Repeat the data verbatim.

------------------------------------------------------------

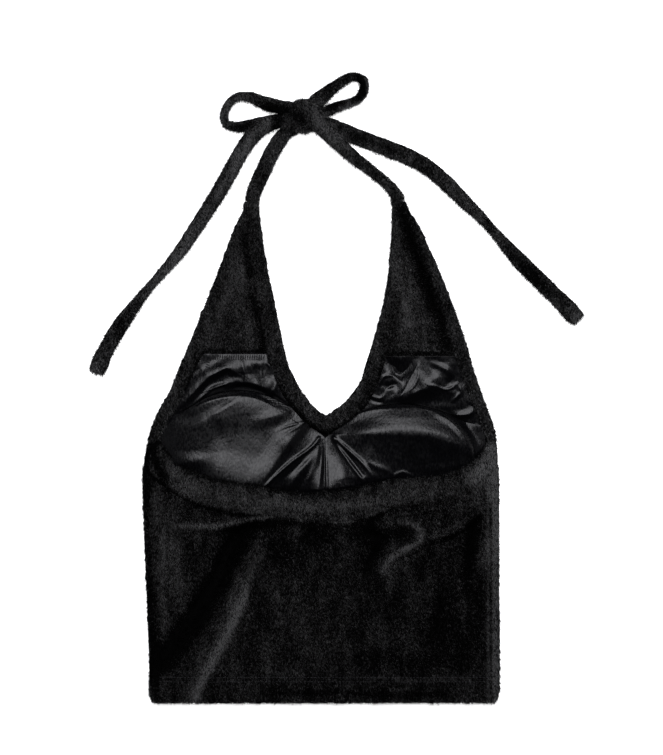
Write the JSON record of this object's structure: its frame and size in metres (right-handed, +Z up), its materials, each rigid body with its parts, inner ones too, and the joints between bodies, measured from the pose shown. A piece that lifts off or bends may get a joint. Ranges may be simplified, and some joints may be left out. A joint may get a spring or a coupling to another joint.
{
  "type": "halter neck top",
  "caption": "Cropped halter top of black plush with padded satin-lined cups, an open back and a tied bow, laid flat back side up.",
  "frame": {"origin": "on the surface that the top lies on, under the middle of the whole part's box", "axes": "+Z up off the surface, out of the back; +Y from the hem to the bow; +X to the right as seen from above"},
  "size_m": [0.4954, 0.6322, 0.0297],
  "materials": {
    "plush": "short dense pile with a soft sheen",
    "plush_binding": "short dense pile, folded double",
    "satin": "glossy satin weave",
    "foam": "moulded foam faced with knit cloth"
  },
  "bodies": {
    "root": {"front_panel": "plush", "wing_facing_left": "plush", "wing_facing_right": "plush", "back_panel": "plush", "armhole_band_left": "plush_binding", "armhole_band_right": "plush_binding", "neckline_band": "plush_binding", "back_band": "plush_binding", "strap_left": "plush_binding", "strap_right": "plush_binding", "bow_knot": "plush_binding", "bow_loop_left": "plush_binding", "bow_loop_right": "plush_binding", "tie_tail_left": "plush_binding", "tie_tail_right": "plush_binding", "upper_lining_left": "satin", "upper_lining_right": "satin", "cup_lining_left": "satin", "cup_lining_right": "satin", "bust_cup_left": "foam", "bust_cup_right": "foam"}
  },
  "joints": []
}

------------------------------------------------------------

◆ Finished exercise ◆
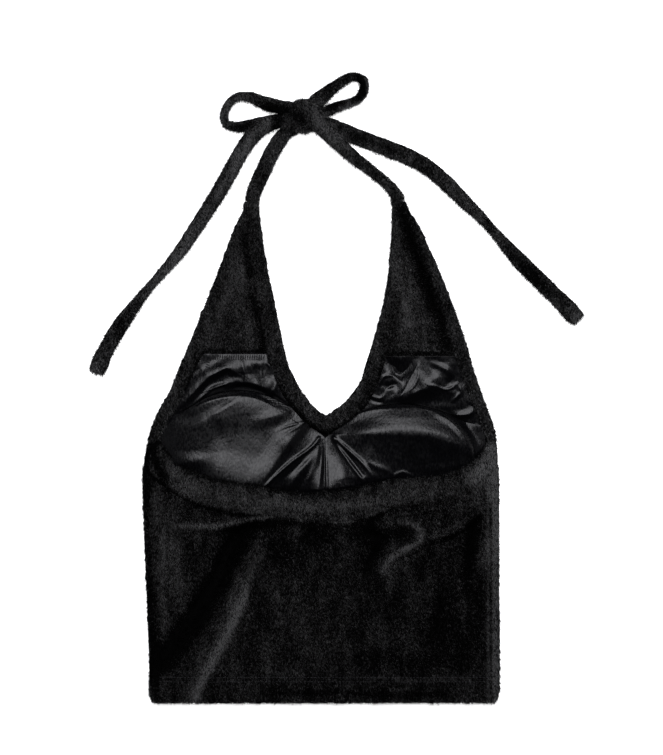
Write the JSON record of this object's structure: its frame and size in metres (right-handed, +Z up), its materials, each rigid body with its parts, inner ones too, and the joints between bodies, measured from the pose shown. A piece that lifts off or bends may get a joint. Ranges may be simplified, and some joints may be left out. A joint may get a spring or a coupling to another joint.
{
  "type": "halter neck top",
  "caption": "Cropped halter top of black plush with padded satin-lined cups, an open back and a tied bow, laid flat back side up.",
  "frame": {"origin": "on the surface that the top lies on, under the middle of the whole part's box", "axes": "+Z up off the surface, out of the back; +Y from the hem to the bow; +X to the right as seen from above"},
  "size_m": [0.4954, 0.6322, 0.0297],
  "materials": {
    "plush": "short dense pile with a soft sheen",
    "plush_binding": "short dense pile, folded double",
    "satin": "glossy satin weave",
    "foam": "moulded foam faced with knit cloth"
  },
  "bodies": {
    "root": {"front_panel": "plush", "wing_facing_left": "plush", "wing_facing_right": "plush", "back_panel": "plush", "armhole_band_left": "plush_binding", "armhole_band_right": "plush_binding", "neckline_band": "plush_binding", "back_band": "plush_binding", "strap_left": "plush_binding", "strap_right": "plush_binding", "bow_knot": "plush_binding", "bow_loop_left": "plush_binding", "bow_loop_right": "plush_binding", "tie_tail_left": "plush_binding", "tie_tail_right": "plush_binding", "upper_lining_left": "satin", "upper_lining_right": "satin", "cup_lining_left": "satin", "cup_lining_right": "satin", "bust_cup_left": "foam", "bust_cup_right": "foam"}
  },
  "joints": []
}